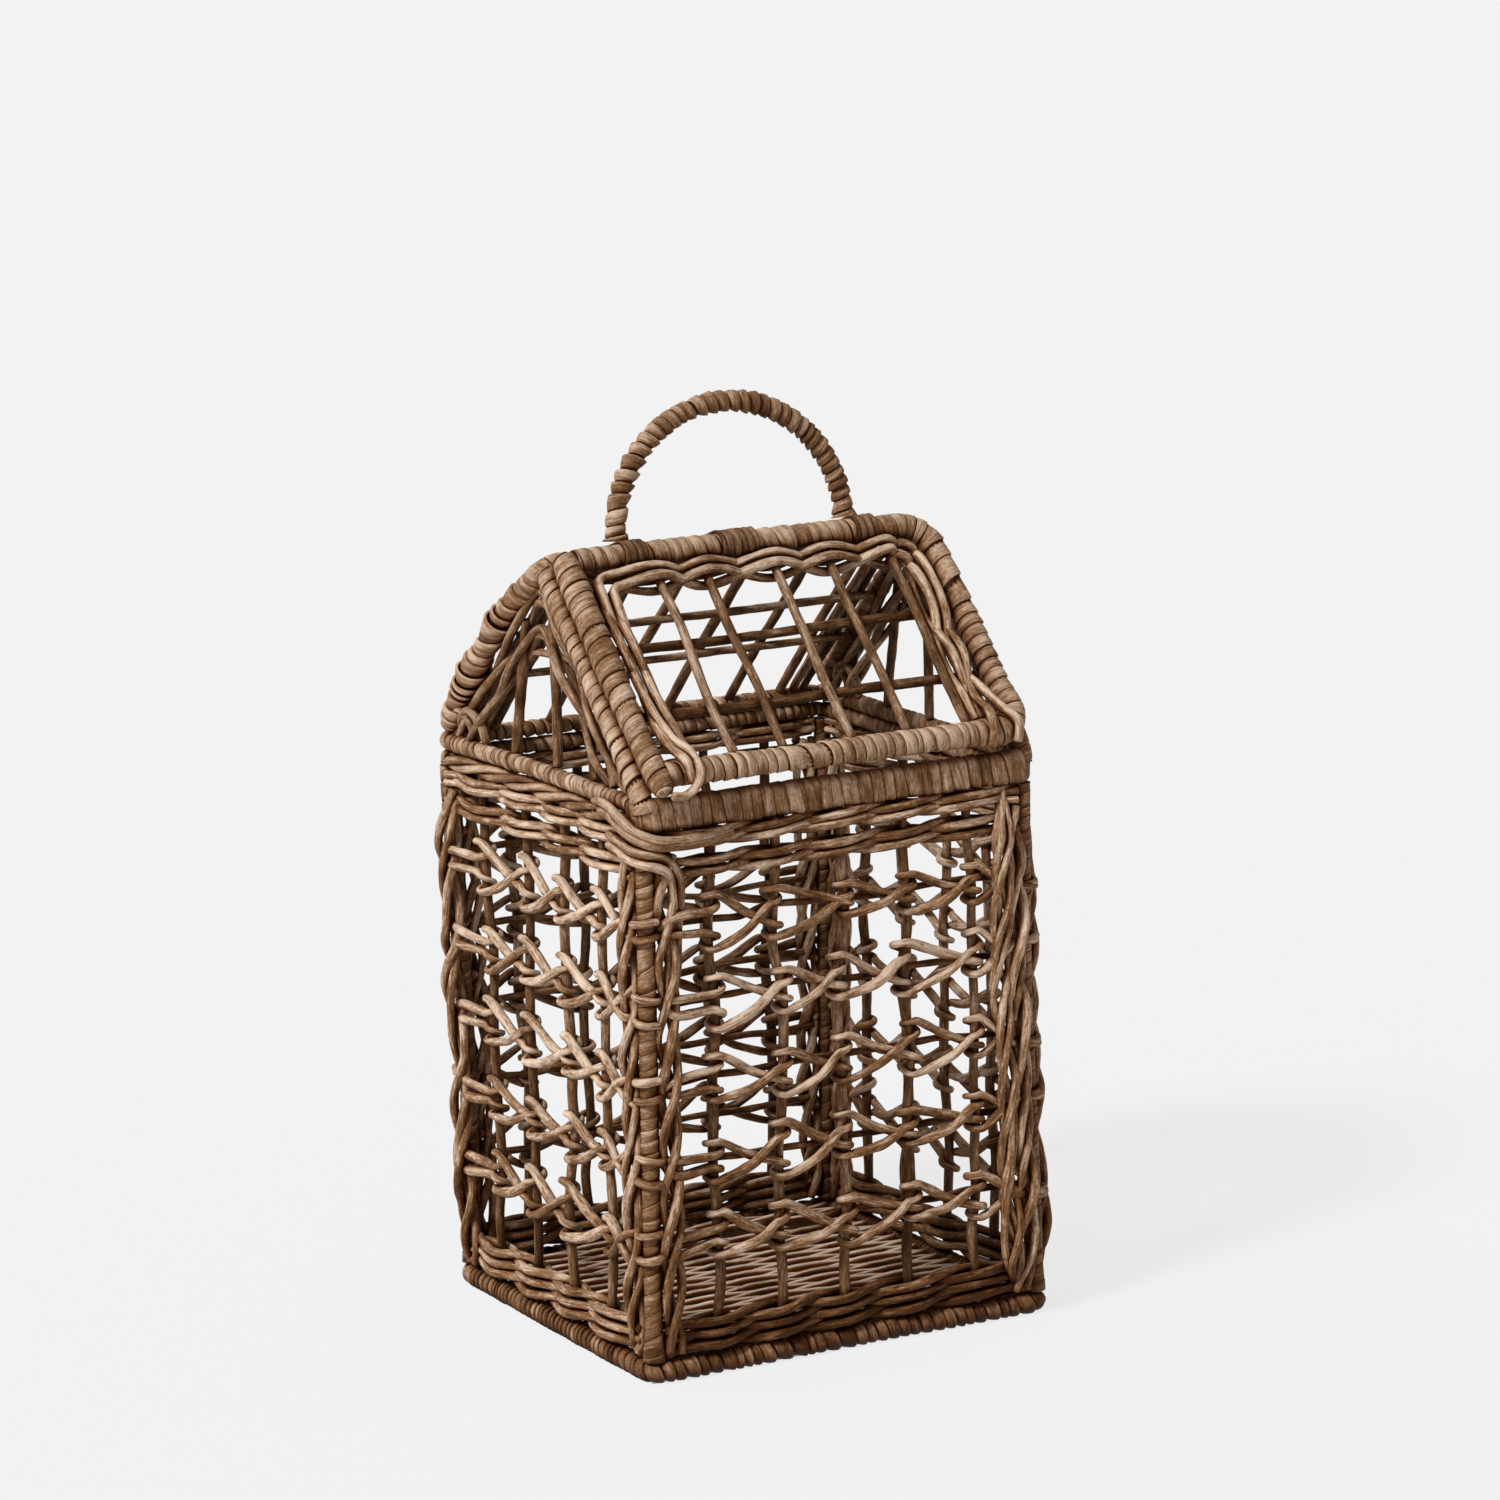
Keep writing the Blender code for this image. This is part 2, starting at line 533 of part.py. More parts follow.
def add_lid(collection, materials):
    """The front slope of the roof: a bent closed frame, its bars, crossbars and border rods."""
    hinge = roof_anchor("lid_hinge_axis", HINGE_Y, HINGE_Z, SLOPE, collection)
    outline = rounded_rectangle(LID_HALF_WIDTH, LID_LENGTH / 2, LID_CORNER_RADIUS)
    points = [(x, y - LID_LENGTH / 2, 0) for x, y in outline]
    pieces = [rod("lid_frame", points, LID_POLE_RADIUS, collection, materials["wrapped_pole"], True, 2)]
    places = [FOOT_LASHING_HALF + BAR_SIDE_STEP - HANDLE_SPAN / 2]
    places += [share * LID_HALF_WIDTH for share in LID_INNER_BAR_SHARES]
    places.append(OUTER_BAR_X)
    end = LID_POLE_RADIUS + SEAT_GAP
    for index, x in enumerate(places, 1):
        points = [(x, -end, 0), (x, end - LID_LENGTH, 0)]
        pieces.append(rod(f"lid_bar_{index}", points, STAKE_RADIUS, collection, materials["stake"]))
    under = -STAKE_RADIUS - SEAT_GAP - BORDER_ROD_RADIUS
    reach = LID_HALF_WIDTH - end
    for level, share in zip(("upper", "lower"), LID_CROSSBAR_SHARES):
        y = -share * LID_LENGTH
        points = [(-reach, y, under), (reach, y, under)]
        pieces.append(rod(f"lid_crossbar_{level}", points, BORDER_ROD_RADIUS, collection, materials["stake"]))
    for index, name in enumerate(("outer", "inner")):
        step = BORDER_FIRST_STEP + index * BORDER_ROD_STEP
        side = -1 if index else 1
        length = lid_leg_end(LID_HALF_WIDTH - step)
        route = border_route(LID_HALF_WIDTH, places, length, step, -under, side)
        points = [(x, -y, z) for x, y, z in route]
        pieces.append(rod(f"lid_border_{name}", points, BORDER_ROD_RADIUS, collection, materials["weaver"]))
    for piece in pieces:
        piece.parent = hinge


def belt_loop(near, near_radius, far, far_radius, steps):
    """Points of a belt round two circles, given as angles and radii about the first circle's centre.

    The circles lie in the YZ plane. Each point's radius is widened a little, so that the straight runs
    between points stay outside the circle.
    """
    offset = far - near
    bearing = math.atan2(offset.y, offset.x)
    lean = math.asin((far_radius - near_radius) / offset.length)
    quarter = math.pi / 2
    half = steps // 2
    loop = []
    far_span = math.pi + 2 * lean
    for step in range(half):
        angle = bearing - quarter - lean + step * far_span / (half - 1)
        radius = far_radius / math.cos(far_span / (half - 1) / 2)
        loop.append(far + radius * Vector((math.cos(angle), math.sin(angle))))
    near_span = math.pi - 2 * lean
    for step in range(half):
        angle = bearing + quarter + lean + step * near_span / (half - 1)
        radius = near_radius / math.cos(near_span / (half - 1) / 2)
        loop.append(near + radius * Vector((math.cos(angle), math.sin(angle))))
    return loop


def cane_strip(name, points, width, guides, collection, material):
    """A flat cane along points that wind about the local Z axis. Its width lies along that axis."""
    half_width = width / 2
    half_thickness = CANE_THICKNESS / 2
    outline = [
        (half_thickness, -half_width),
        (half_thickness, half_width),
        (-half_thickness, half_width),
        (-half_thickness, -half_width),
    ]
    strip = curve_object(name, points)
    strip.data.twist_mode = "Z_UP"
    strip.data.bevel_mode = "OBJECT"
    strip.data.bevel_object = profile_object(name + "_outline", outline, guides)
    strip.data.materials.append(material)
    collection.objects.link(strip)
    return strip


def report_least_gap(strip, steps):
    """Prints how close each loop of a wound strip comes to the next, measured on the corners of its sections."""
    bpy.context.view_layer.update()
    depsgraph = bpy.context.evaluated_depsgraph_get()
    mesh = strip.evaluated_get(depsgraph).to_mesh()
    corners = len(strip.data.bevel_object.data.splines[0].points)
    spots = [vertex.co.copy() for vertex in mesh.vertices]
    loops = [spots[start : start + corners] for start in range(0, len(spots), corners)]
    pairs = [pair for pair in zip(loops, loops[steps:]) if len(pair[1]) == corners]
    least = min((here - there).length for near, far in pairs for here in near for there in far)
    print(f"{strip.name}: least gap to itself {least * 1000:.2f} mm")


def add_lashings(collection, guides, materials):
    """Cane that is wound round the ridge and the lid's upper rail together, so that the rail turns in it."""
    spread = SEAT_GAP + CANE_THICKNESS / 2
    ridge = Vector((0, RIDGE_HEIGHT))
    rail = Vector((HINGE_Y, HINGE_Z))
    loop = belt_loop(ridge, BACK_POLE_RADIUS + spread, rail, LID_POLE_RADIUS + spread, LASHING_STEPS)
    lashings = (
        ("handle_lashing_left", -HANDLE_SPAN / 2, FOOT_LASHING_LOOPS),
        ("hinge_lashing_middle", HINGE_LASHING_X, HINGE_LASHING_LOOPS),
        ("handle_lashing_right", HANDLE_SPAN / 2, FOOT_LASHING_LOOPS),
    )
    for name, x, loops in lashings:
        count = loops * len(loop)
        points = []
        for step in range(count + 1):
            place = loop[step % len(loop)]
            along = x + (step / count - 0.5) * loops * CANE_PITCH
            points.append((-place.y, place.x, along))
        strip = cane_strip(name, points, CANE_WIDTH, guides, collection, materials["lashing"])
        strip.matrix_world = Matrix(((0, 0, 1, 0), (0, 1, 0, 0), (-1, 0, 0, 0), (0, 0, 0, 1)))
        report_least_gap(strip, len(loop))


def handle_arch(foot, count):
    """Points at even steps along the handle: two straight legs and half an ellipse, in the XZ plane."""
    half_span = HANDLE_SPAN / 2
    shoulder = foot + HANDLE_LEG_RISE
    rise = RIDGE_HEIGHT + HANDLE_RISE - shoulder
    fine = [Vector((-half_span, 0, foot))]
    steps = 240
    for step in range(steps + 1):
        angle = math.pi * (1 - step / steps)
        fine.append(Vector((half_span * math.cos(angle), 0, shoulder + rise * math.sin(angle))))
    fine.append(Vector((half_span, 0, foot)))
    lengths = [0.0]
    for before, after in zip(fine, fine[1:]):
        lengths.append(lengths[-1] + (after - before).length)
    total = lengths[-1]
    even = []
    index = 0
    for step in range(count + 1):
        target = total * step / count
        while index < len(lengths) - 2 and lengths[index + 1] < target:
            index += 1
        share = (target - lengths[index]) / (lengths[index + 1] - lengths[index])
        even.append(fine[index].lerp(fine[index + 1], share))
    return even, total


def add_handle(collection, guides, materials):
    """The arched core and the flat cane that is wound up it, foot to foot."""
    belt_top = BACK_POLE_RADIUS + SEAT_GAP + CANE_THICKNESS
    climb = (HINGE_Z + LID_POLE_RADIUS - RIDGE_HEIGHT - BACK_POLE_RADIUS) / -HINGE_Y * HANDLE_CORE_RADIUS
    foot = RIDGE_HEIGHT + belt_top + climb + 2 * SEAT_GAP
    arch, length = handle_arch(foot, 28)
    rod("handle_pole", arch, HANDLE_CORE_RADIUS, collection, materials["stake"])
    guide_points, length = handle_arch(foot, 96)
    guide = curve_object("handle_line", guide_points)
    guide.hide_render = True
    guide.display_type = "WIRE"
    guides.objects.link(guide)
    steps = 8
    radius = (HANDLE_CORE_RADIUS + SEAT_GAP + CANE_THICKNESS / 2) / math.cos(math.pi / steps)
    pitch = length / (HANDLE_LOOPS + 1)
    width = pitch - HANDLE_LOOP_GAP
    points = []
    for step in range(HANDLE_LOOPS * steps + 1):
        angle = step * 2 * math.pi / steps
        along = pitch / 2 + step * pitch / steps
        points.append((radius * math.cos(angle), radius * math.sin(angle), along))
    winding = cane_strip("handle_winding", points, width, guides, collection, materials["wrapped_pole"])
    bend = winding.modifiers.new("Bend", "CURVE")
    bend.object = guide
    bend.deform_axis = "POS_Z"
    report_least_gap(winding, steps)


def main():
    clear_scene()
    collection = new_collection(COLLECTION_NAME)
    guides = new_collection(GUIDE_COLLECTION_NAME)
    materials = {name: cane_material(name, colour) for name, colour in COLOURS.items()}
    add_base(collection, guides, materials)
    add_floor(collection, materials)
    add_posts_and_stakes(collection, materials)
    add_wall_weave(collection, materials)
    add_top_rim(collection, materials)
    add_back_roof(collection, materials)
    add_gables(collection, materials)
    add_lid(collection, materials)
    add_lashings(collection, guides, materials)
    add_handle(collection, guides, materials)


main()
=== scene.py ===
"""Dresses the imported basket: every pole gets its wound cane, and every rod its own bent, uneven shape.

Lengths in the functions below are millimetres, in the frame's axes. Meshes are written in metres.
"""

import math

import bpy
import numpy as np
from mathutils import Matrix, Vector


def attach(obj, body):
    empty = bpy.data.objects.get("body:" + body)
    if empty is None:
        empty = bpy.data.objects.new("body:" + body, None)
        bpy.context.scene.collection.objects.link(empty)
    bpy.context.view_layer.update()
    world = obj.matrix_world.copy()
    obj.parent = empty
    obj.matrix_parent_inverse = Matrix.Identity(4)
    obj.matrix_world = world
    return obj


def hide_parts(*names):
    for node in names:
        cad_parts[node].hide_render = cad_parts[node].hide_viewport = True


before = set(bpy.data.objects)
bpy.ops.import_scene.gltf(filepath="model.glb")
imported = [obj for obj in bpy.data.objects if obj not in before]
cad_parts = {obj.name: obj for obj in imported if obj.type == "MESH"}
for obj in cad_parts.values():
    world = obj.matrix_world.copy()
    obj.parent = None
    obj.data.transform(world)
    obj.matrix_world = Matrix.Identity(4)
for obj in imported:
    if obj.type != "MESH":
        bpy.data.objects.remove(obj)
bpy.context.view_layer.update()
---
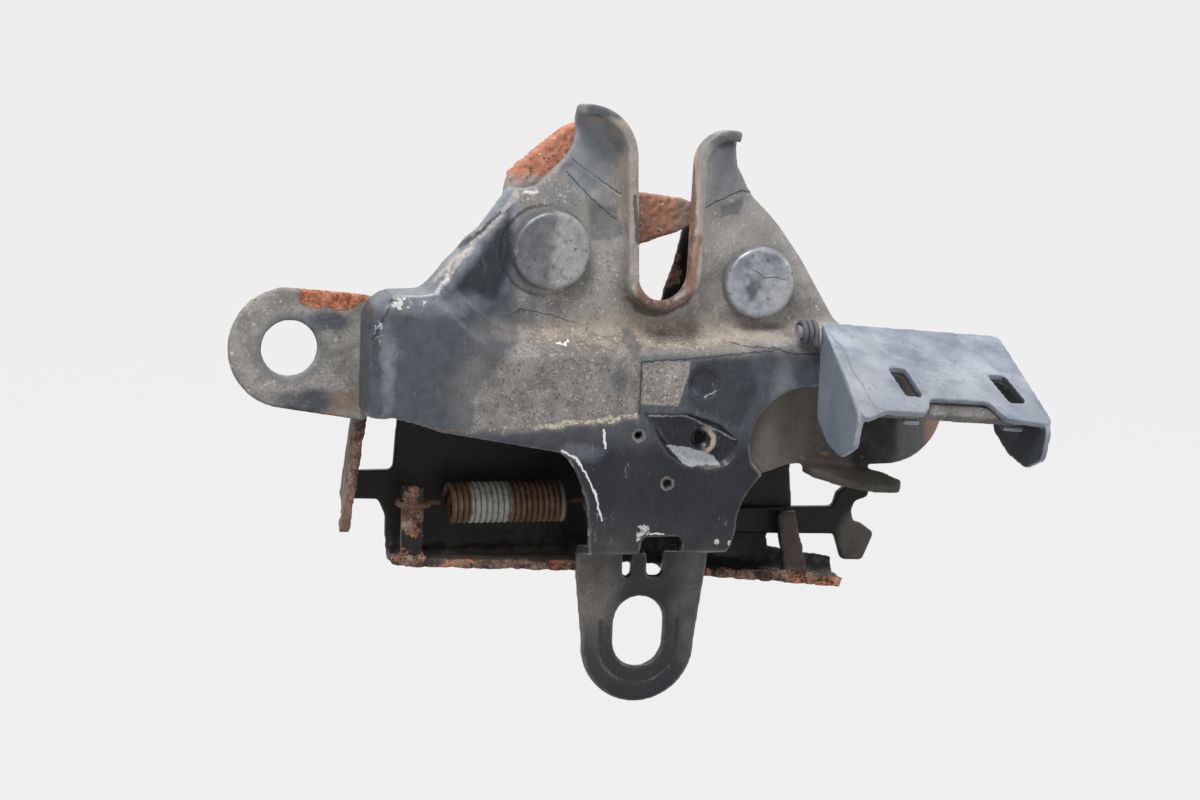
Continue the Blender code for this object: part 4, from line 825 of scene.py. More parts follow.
---
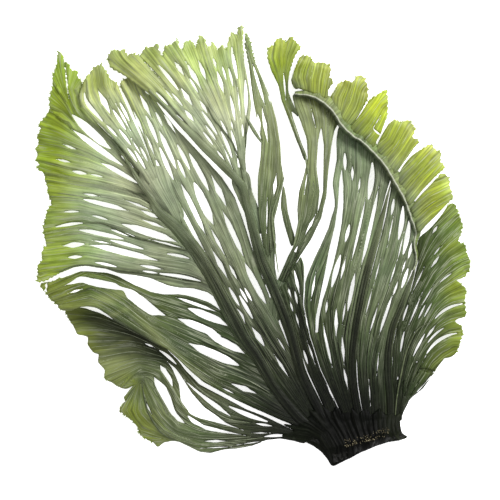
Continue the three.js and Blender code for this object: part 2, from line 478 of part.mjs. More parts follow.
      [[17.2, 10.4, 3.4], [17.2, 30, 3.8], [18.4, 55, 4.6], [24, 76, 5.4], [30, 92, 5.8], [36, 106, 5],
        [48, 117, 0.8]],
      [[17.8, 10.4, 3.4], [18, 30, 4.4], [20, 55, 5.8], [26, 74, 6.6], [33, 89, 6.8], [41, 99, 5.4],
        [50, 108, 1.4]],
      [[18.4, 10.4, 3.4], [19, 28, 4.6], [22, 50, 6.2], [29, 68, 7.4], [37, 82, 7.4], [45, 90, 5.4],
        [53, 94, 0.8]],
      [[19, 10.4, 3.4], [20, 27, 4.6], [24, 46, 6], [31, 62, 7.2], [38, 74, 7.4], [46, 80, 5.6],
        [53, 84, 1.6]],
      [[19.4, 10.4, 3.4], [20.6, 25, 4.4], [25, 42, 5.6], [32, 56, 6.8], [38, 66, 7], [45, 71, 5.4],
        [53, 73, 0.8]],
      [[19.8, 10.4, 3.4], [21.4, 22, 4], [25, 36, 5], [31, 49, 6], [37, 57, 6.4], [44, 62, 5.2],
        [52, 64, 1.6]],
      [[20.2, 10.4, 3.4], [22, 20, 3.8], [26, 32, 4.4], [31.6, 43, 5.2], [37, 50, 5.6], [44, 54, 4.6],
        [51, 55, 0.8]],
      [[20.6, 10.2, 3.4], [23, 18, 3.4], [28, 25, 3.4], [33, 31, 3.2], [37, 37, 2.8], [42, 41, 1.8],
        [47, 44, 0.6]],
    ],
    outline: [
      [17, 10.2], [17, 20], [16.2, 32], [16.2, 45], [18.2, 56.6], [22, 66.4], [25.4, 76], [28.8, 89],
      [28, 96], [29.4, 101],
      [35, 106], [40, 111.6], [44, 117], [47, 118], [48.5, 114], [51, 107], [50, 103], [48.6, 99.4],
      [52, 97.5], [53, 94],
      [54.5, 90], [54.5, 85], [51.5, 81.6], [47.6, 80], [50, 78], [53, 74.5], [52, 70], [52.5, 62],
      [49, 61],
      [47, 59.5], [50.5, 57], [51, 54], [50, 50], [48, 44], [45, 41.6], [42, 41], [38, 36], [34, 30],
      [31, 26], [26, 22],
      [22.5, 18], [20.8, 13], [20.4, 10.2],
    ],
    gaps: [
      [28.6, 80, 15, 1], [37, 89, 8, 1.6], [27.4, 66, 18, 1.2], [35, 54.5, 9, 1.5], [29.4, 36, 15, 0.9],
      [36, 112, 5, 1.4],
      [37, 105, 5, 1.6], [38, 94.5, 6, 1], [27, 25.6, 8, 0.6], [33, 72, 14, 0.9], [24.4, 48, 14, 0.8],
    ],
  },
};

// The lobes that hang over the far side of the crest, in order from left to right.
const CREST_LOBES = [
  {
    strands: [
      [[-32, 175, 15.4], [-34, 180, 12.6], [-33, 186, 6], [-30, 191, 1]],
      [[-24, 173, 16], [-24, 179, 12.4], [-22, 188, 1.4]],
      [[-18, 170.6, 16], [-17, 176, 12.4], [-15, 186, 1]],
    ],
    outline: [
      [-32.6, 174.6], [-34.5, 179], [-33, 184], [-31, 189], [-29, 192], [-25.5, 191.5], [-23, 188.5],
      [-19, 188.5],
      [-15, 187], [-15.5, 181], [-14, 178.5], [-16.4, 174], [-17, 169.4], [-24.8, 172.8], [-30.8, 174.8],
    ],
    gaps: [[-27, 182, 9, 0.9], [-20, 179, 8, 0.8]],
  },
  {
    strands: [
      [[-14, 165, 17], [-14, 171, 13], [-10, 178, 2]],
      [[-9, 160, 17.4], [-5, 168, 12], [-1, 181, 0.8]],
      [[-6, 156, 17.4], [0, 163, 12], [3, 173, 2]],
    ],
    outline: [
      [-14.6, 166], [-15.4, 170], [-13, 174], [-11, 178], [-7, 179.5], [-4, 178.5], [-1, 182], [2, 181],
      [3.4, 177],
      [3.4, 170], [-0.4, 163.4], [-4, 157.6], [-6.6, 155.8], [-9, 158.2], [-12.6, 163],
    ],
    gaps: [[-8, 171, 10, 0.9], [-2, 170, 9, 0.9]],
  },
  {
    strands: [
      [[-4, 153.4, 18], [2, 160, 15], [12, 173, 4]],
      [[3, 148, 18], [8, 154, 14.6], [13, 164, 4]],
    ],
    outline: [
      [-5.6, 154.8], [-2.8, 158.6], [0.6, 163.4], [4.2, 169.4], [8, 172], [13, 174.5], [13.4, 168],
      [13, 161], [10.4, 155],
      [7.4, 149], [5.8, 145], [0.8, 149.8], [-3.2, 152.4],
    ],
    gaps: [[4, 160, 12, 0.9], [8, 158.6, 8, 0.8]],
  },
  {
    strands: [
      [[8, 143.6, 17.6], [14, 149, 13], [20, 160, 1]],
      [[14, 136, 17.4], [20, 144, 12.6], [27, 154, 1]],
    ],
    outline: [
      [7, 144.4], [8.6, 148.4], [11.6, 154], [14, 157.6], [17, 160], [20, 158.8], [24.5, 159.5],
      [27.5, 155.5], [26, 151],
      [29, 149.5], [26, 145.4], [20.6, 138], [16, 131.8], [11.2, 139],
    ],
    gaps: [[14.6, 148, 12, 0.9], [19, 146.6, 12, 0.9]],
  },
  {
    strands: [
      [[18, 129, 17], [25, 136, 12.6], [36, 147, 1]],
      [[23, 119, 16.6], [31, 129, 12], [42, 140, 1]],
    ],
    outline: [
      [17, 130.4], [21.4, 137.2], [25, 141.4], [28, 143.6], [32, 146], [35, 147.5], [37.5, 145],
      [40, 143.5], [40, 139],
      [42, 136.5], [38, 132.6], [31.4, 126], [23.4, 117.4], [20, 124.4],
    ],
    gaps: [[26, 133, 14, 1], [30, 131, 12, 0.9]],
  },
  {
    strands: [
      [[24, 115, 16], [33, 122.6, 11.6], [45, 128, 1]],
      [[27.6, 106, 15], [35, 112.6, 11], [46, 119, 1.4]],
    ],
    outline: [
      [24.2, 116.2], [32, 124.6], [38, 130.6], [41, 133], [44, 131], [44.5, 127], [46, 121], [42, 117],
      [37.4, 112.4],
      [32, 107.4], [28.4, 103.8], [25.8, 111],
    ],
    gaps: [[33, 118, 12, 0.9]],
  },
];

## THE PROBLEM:
Starting at the line that contains "add_floor(collection, materials)" and stopping at the line that contains "if empty is", transcribe the lines exactly; both boundary lines are to be included.

## RESPONSE TO THE TASK:
    add_floor(collection, materials)
    add_posts_and_stakes(collection, materials)
    add_wall_weave(collection, materials)
    add_top_rim(collection, materials)
    add_back_roof(collection, materials)
    add_gables(collection, materials)
    add_lid(collection, materials)
    add_lashings(collection, guides, materials)
    add_handle(collection, guides, materials)


main()
=== scene.py ===
"""Dresses the imported basket: every pole gets its wound cane, and every rod its own bent, uneven shape.

Lengths in the functions below are millimetres, in the frame's axes. Meshes are written in metres.
"""

import math

import bpy
import numpy as np
from mathutils import Matrix, Vector


def attach(obj, body):
    empty = bpy.data.objects.get("body:" + body)
    if empty is None:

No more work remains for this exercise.